We don’t yet know how many and which other artists were invited or what their responses were but there’s an assumption that’s shaken by the participation of this bunch: many of us take it for granted that our friends, people we are friendly with, people in ‘our circles’, all broadly share the same ‘politics’ and the same revulsion towards what is being done across the country, towards the horror that has been unfolding over the last nine years. This is clearly not the case. As in any pressure situation, people will cut their own deals, make their own compromises, openly or secretly, and negotiate the route to their own patli gali (narrow escape lane) by which to get away from the dilemmas squeezing them. We can think of these people as the fringe, the pretend-committed, the fence-spike-warmers, but often even that proves to be inaccurate — the worst turncoats often come from the very centre of the formation.

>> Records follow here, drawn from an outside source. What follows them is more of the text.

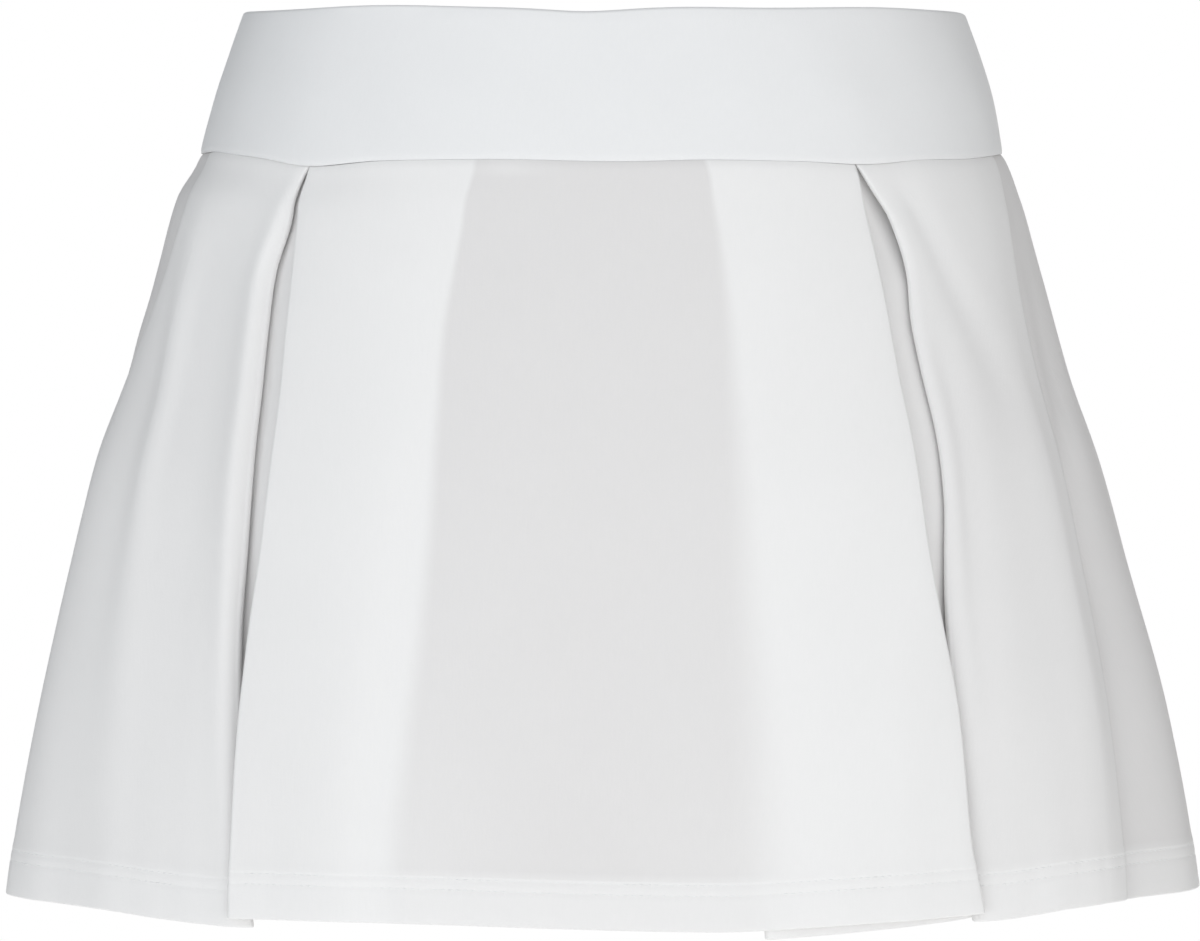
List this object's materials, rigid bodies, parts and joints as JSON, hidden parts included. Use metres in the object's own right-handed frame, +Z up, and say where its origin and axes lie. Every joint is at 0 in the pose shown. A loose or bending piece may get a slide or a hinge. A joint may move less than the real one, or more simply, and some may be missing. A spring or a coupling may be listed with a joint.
{
  "type": "tennis skirt",
  "caption": "Short flared white tennis skirt, filled out as worn, with a wide plain waistband, inverted pleats and a stitched hem.",
  "frame": {"origin": "middle of the waist opening, half-way down the waistband, where the wearer's waist holds the skirt", "axes": "+Z up out of the waist opening; -Y is the front, which has the wide middle panel between two pleats; +X is the wearer's left and the skirt's widest extent"},
  "size_m": [0.4435, 0.3219, 0.3297],
  "materials": {
    "band_knit": "matt, smooth double knit",
    "skirt_knit": "matt, smooth knit with a faint vertical rib"
  },
  "bodies": {
    "root": {"waistband_front": "band_knit", "waistband_back": "band_knit", "skirt_front": "skirt_knit", "skirt_back": "skirt_knit"}
  },
  "joints": []
}
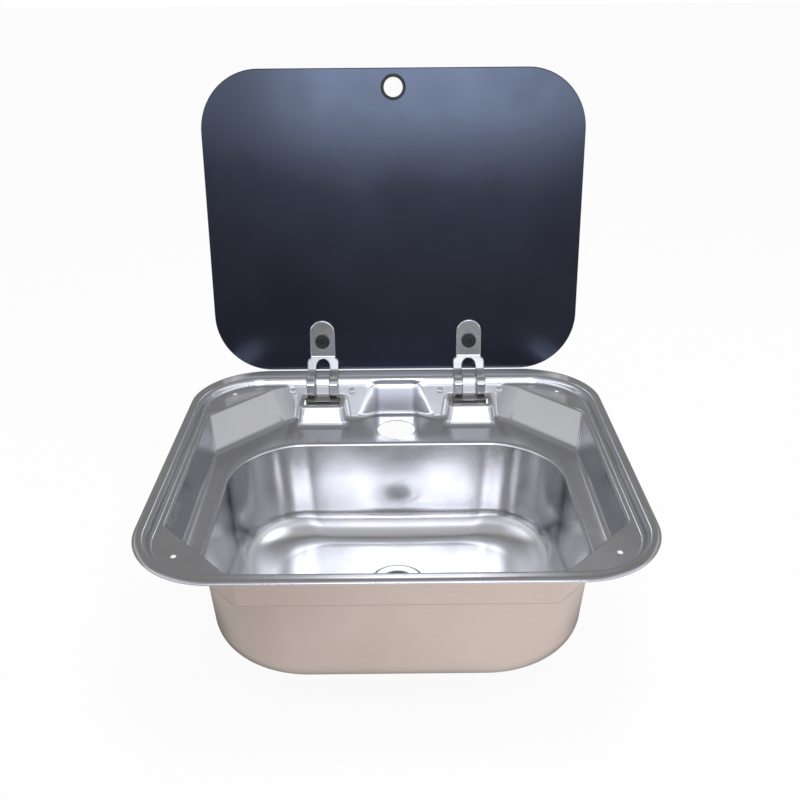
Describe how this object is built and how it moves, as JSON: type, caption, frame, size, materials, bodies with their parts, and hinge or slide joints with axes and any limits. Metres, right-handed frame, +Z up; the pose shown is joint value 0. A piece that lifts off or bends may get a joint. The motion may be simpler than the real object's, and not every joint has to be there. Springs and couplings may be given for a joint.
{
  "type": "caravan sink with glass lid",
  "caption": "Pressed steel sink for a small galley: one rectangular bowl, a raised tap deck behind it and a dark glass lid on gooseneck hinges that closes flush with the rim.",
  "frame": {"origin": "middle of the rim's plan, on the worktop plane that the rolled edge of the rim rests on", "axes": "+Z up out of the worktop, +Y towards the hinges at the back, +X to the right as seen from the front; the lid is open at rest"},
  "size_m": [0.42, 0.4215, 0.4929],
  "materials": {
    "satin_steel": "satin stainless sheet, drawn and lightly brushed",
    "bright_steel": "polished stainless",
    "zinc_steel": "plain zinc plated steel",
    "black_glass": "tempered glass, opaque black, polished edge",
    "black_plastic": "moulded black plastic",
    "black_rubber": "matt black rubber",
    "grey_plastic": "moulded grey plastic"
  },
  "bodies": {
    "sink": {"sink_pressing": "satin_steel", "hinge_base_left": "zinc_steel", "hinge_pin_left": "zinc_steel", "pin_clip_left": "zinc_steel", "pin_sleeve_left": "bright_steel", "rivet_left_outer": "bright_steel", "rivet_left_inner": "bright_steel", "hinge_base_right": "zinc_steel", "hinge_pin_right": "zinc_steel", "pin_clip_right": "zinc_steel", "pin_sleeve_right": "bright_steel", "rivet_right_outer": "bright_steel", "rivet_right_inner": "bright_steel", "waste_flange": "bright_steel", "waste_seal": "black_rubber", "waste_gasket": "black_rubber", "waste_body": "grey_plastic", "waste_screw": "bright_steel"},
    "lid": {"glass_lid": "black_glass", "finger_grommet": "black_rubber", "hinge_strap_left": "bright_steel", "strap_pad_left": "black_rubber", "clamp_screw_left": "black_plastic", "clamp_bush_left": "black_plastic", "clamp_cap_left": "black_plastic", "hinge_strap_right": "bright_steel", "strap_pad_right": "black_rubber", "clamp_screw_right": "black_plastic", "clamp_bush_right": "black_plastic", "clamp_cap_right": "black_plastic"}
  },
  "joints": [
    {"name": "lid_hinge", "type": "hinge", "parent": "sink", "child": "lid", "pos_m": [0, 0.164, -0.019], "axis": [1, 0, 0], "range_deg": [0, 98.7]}
  ]
}
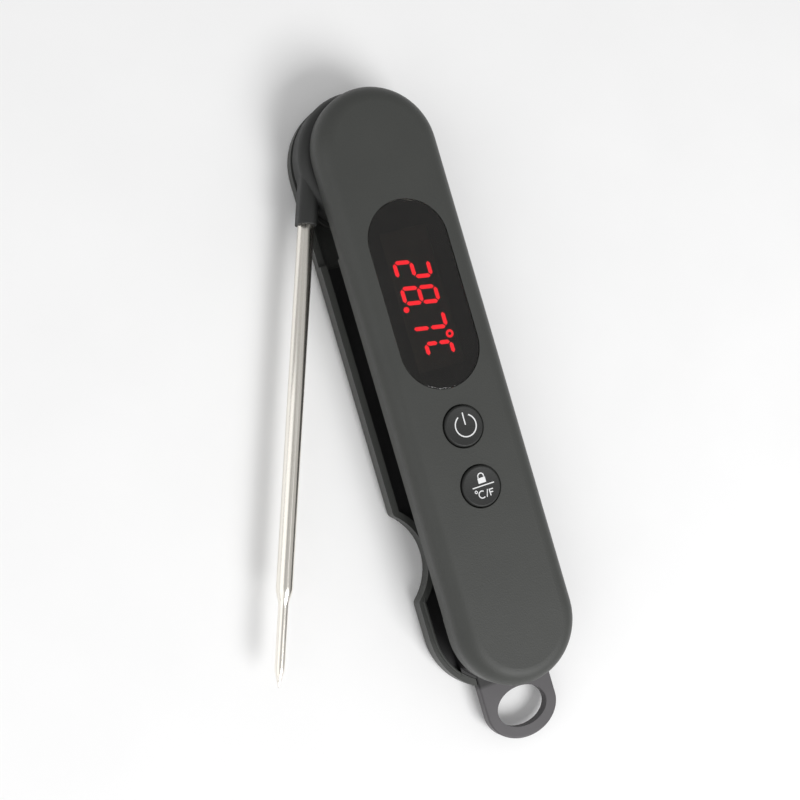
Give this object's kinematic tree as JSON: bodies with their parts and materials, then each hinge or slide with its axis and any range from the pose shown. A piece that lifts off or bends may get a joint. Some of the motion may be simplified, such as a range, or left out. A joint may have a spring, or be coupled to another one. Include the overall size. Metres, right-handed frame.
{
  "type": "folding meat thermometer",
  "caption": "Pocket meat thermometer with a folding stainless probe, a red lit display behind a smoked window, round keys and a hanging loop.",
  "frame": {"origin": "on the flat back face, midway between the centres of the front shell's two round ends", "axes": "+Y to the hinge end, +Z out of the display face, +X across the body, away from the probe slot"},
  "size_m": [0.0743, 0.1657, 0.0197],
  "materials": {
    "soft_touch": "fine-grained soft-touch plastic",
    "frame_plastic": "smooth satin plastic",
    "key_plastic": "satin moulded plastic",
    "smoked_lens": "dark smoked polycarbonate, polished",
    "rubber": "black silicone rubber",
    "led_body": "black display case face",
    "led_red": "lit red light bars",
    "led_unlit": "milky epoxy",
    "brass": "turned brass",
    "laminate": "green solder mask",
    "gloss_black": "moulded epoxy",
    "lead_sheath": "fluoropolymer sheath",
    "cell_can": "plain wrapped steel can",
    "steel": "ground and satin-polished stainless steel",
    "nickel": "nickel-plated magnet",
    "washer_plastic": "low-friction plastic"
  },
  "bodies": {
    "body": {"front_shell": "soft_touch", "back_shell": "soft_touch", "mid_frame": "frame_plastic", "display_lens": "smoked_lens", "lens_gasket": "rubber", "led_case": "led_body", "led_bars_lit": "led_red", "led_bars_unlit": "led_unlit", "led_pins": "brass", "circuit_board": "laminate", "control_chip": "gloss_black", "tact_switches": "gloss_black", "switch_membrane": "rubber", "probe_connector": "led_unlit", "sensor_lead": "lead_sheath", "battery_cell": "cell_can", "battery_spring": "steel", "spring_plate": "steel", "battery_contact": "steel", "battery_door": "soft_touch", "door_gasket": "rubber", "door_screw": "steel", "shell_screws": "steel", "back_magnets": "nickel", "pivot_sleeve": "brass", "friction_washer": "washer_plastic", "pivot_seal": "rubber"},
    "probe": {"probe_hub": "key_plastic", "hub_cover": "key_plastic", "hub_screws": "steel", "probe_tube": "steel", "probe_tip": "steel", "thermistor": "gloss_black", "probe_wire": "lead_sheath"},
    "power_key": {"power_button": "key_plastic"},
    "hold_key": {"hold_button": "key_plastic"}
  },
  "joints": [
    {"name": "probe_hinge", "type": "hinge", "parent": "body", "child": "probe", "pos_m": [-0.0013, 0.0585, 0.008], "axis": [0, 0, -1], "range_deg": [-20.5, 159.5]},
    {"name": "power_press", "type": "slide", "parent": "body", "child": "power_key", "axis": [0, 0, -1], "range_m": [0, 0.0005], "stiffness_N_per_m": 800},
    {"name": "hold_press", "type": "slide", "parent": "body", "child": "hold_key", "axis": [0, 0, -1], "range_m": [0, 0.0005], "stiffness_N_per_m": 800}
  ]
}
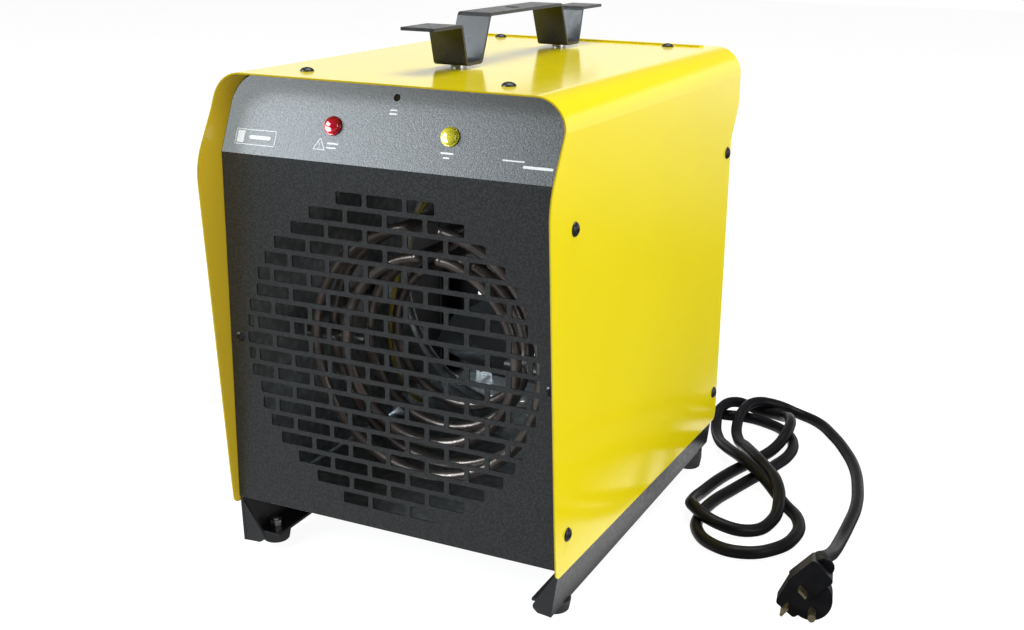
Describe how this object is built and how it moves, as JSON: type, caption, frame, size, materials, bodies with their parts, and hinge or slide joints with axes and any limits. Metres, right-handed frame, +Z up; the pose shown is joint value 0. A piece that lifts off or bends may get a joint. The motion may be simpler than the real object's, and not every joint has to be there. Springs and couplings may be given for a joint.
{
  "type": "portable fan-forced space heater",
  "caption": "Boxy portable electric fan heater: folded sheet-metal wrap with a carry strap, brick-slotted grille over coiled tubular elements, foot rails, mains cord with angled plug.",
  "frame": {"origin": "middle of the floor rectangle under the heater, on the floor plane of the rubber feet", "axes": "+Z up; the grille faces -Y; +X is to the right of someone looking at the grille"},
  "size_m": [0.4148, 0.4716, 0.379],
  "materials": {
    "yellow_powder_coat": "gloss",
    "charcoal_texture_coat": "hammered satin",
    "dark_grey_coat": "satin",
    "black_rubber": "matte",
    "zinc_steel": "satin",
    "black_coated_screw": "satin",
    "red_lens": "gloss",
    "amber_lens": "gloss",
    "white_plastic": "satin",
    "spring_steel": "satin",
    "black_plastic": "satin",
    "galvanised_sheet": "satin",
    "element_sheath": "oxidised satin",
    "element_porcelain": "satin",
    "fan_aluminium": "satin",
    "bright_steel": "satin",
    "bearing_bronze": "satin",
    "motor_casting": "as cast",
    "motor_laminations": "matte",
    "winding_copper": "satin",
    "ivory_plastic": "satin",
    "terminal_brass": "satin",
    "wire_insulation": "satin",
    "cord_rubber": "satin",
    "plug_contact": "bright"
  },
  "bodies": {
    "heater": {"housing": "yellow_powder_coat", "face_panel": "charcoal_texture_coat", "rear_panel": "charcoal_texture_coat", "base_pan": "galvanised_sheet", "foot_rail_left": "dark_grey_coat", "foot_rail_right": "dark_grey_coat", "rubber_feet": "black_rubber", "foot_screws": "zinc_steel", "foot_nuts": "zinc_steel", "handle": "dark_grey_coat", "handle_spacers": "zinc_steel", "handle_bolts": "black_coated_screw", "handle_nuts": "zinc_steel", "top_screws": "black_coated_screw", "side_screws_left": "black_coated_screw", "side_screws_right": "black_coated_screw", "face_screws": "black_coated_screw", "heat_shield": "galvanised_sheet", "rear_screws": "black_coated_screw", "pan_screws": "zinc_steel", "safety_lamp_lens": "red_lens", "power_lamp_lens": "amber_lens", "lamp_barrels": "white_plastic", "lamp_clips": "spring_steel", "limit_switch": "black_plastic", "limit_bracket": "galvanised_sheet", "element_outer": "element_sheath", "element_inner": "element_sheath", "element_supports": "galvanised_sheet", "element_plate": "galvanised_sheet", "element_insulators": "element_porcelain", "element_nuts": "zinc_steel", "fan_deck": "galvanised_sheet", "motor_bearings": "bearing_bronze", "motor_front_bell": "motor_casting", "motor_stator": "motor_laminations", "motor_windings": "winding_copper", "motor_rear_bell": "motor_casting", "motor_bolts": "zinc_steel", "motor_standoffs": "zinc_steel", "thermostat_body": "ivory_plastic", "thermostat_nut": "zinc_steel", "thermostat_bulb": "winding_copper", "terminal_block": "black_plastic", "terminal_screws": "terminal_brass", "lead_wires": "wire_insulation", "cord_gland": "black_plastic", "gland_nut": "black_plastic", "cord_boot": "cord_rubber", "power_cord": "cord_rubber", "plug_body": "cord_rubber", "plug_blades": "plug_contact"},
    "fan": {"fan_blade": "fan_aluminium", "fan_nut": "zinc_steel", "motor_shaft": "bright_steel", "motor_rotor": "bright_steel"},
    "reset_button": {"reset_button": "black_plastic"},
    "thermostat_knob": {"thermostat_knob": "black_plastic", "thermostat_shaft": "bright_steel"}
  },
  "joints": [
    {"name": "fan_spin", "type": "hinge", "parent": "heater", "child": "fan", "pos_m": [0, 0.05, 0.1638], "axis": [0, 1, 0], "continuous": true},
    {"name": "reset_press", "type": "slide", "parent": "heater", "child": "reset_button", "axis": [0, 0.9205, -0.3907], "range_m": [0, 0.0025], "stiffness_N_per_m": 400},
    {"name": "thermostat_turn", "type": "hinge", "parent": "heater", "child": "thermostat_knob", "pos_m": [0.062, 0.17, 0.3], "axis": [0, -1, 0], "range_deg": [0, 270]}
  ]
}
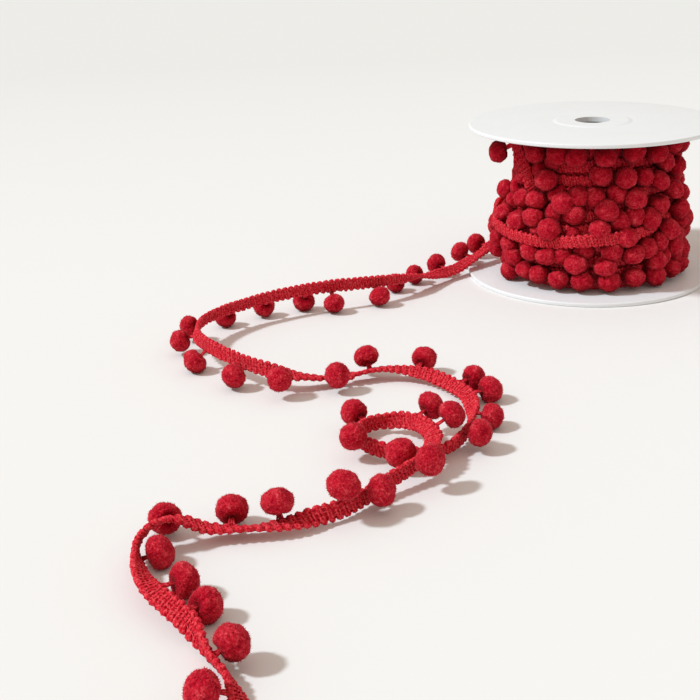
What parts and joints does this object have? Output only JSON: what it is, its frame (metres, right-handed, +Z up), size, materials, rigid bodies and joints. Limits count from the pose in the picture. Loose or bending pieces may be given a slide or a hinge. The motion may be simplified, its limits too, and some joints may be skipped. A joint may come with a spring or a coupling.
{
  "type": "roll of pompom trim",
  "caption": "Flanged reel of red pompom trim, wound full, with a loose end that lies in a hairpin and a loop; for edging cushions, curtains and craft work.",
  "frame": {"origin": "centre of the lower flange's underside, on the reel's axis", "axes": "+Z up along the reel's axis; the loose end leaves at the back left (-X +Y) and lies out towards -X and -Y"},
  "size_m": [0.2912, 0.4449, 0.0855],
  "materials": {
    "reel": "satin white",
    "reel_core": "satin white",
    "wound_trim": "soft matte yarn",
    "braid": "matte braided yarn",
    "pompom_yarn": "cut-pile yarn"
  },
  "bodies": {
    "root": {"reel_lower_flange": "reel", "reel_upper_flange": "reel", "reel_core": "reel_core", "wound_pack": "wound_trim", "tail_braid": "braid", "tail_pompoms_1": "pompom_yarn", "tail_pompoms_2": "pompom_yarn", "tail_pompoms_3": "pompom_yarn", "tail_pompoms_4": "pompom_yarn", "tail_pompoms_5": "pompom_yarn", "tail_pompoms_6": "pompom_yarn", "tail_pompoms_7": "pompom_yarn", "tail_pompoms_8": "pompom_yarn"}
  },
  "joints": []
}
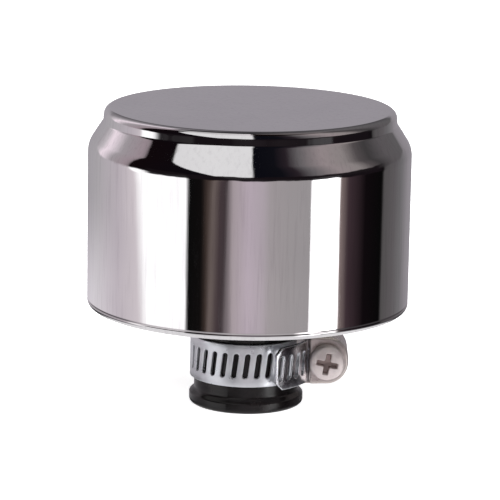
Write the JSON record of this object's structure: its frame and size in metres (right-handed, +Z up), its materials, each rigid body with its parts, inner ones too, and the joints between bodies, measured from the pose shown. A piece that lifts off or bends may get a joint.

A Gujarati academic friend was scathing on the phone: “Gandaa paani maa chhab-chhabiya karo toh gandagi tamne laagej-laagey (If you splash around in filthy water, the filth is bound to cling to you).” I am told that one of the artists managed to find it not possible to attend the gala lunch with Mr Modi, one of them said he didn’t quite know what he was getting into, that he somehow had been inveigled, and one of them reportedly told friends: “Don’t ask me what compulsions were put on me to do this — I can’t talk about that.” Be that as it may, the fear is that when the history of this period is written, the dirt and the shame won’t stay contained to the 13 participants; it will splash onto all of us in the Indian creative world.